Children with autism who received the hormone oxytocin via a squirt in the nose exhibited more activity in brain regions associated with the processing of social information, according to a small study conducted by researchers from Yale University.
The study involved seven children who received just a single dose of oxytocin—the “love hormone” associated with human bonding. Researchers haven’t yet studied whether the differences in the brain activity will translate into changes in the children’s behavior.
However, experts are hopeful that oxytocin will one day be used to help autistic children better communicate and read social cues.
“These findings add to a growing body of evidence that points to oxytocin and oxytocin-based therapeutics as having great potential for addressing core social deficits in autism,” said Robert Ring, vice president for translational research at Autism Speaks, who was not involved with the study.
For the study, researchers gave seven children either a nasal spray containing oxytocin or an inactive placebo on two occasions.
As their brain activity was being measured with a functional MRI, the children were then given a series of tests to evaluate their responses to social cues and situations.
The oxytocin group showed increased activity in areas of the “social” brain, including the medial prefrontal cortex, the temporal parietal junction, the fusiform gyrus and the superior temporal sulcus. The brain activity appeared as it would in a typically developing child’s brain, said lead study author Ilanit Gordon, a postdoctoral research fellow at Yale.

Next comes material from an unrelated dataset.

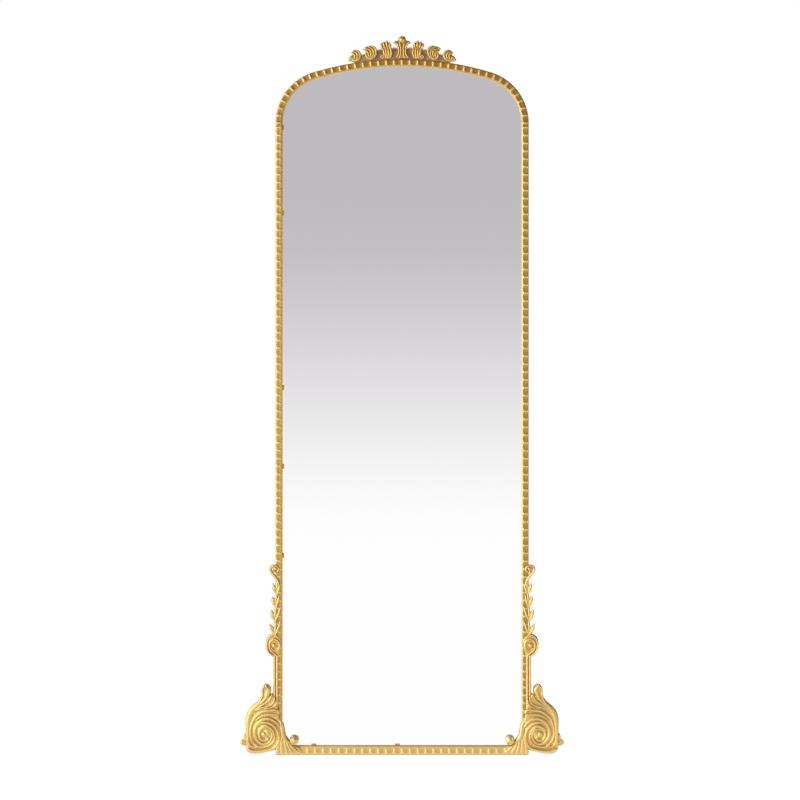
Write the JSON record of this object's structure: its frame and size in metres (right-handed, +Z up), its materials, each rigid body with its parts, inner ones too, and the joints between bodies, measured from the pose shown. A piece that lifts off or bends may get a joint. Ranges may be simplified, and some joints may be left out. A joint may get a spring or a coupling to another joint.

“For these seven kids, it seems the oxytocin really enhances brain activation in regions that are very important to how we function in the social world,” Gordon said.
Exactly what role oxytocin plays in autism isn’t known, Gordon said, but it’s been an intriguing area of research. A small study from the 1990s showed that individuals with autism tended to have lower blood levels of oxytocin, but those findings were never replicated, she said.
Current research has found that people with autism are more likely to have a particular difference in a gene that codes for the oxytocin receptor, but what the variation means functionally is unclear.
“Although enormously interesting, these findings are not sufficient to warrant use of oxytocin in clinical practice for autism today,” Ring said. “Rather, they give reason to be hopeful that down the road, the knowledge being generated by studies such as this can be translated into safe and effective medicines.”
Even if oxytocin is proven to be effective, said Gordon, parents should know that autism symptoms will not suddenly disappear. Instead, it’s more likely that oxytocin will be used along with behavioral therapies, perhaps to enhance social skills.
The study is continuing and will eventually include 40 kids aged 7 to 18, said Gordon.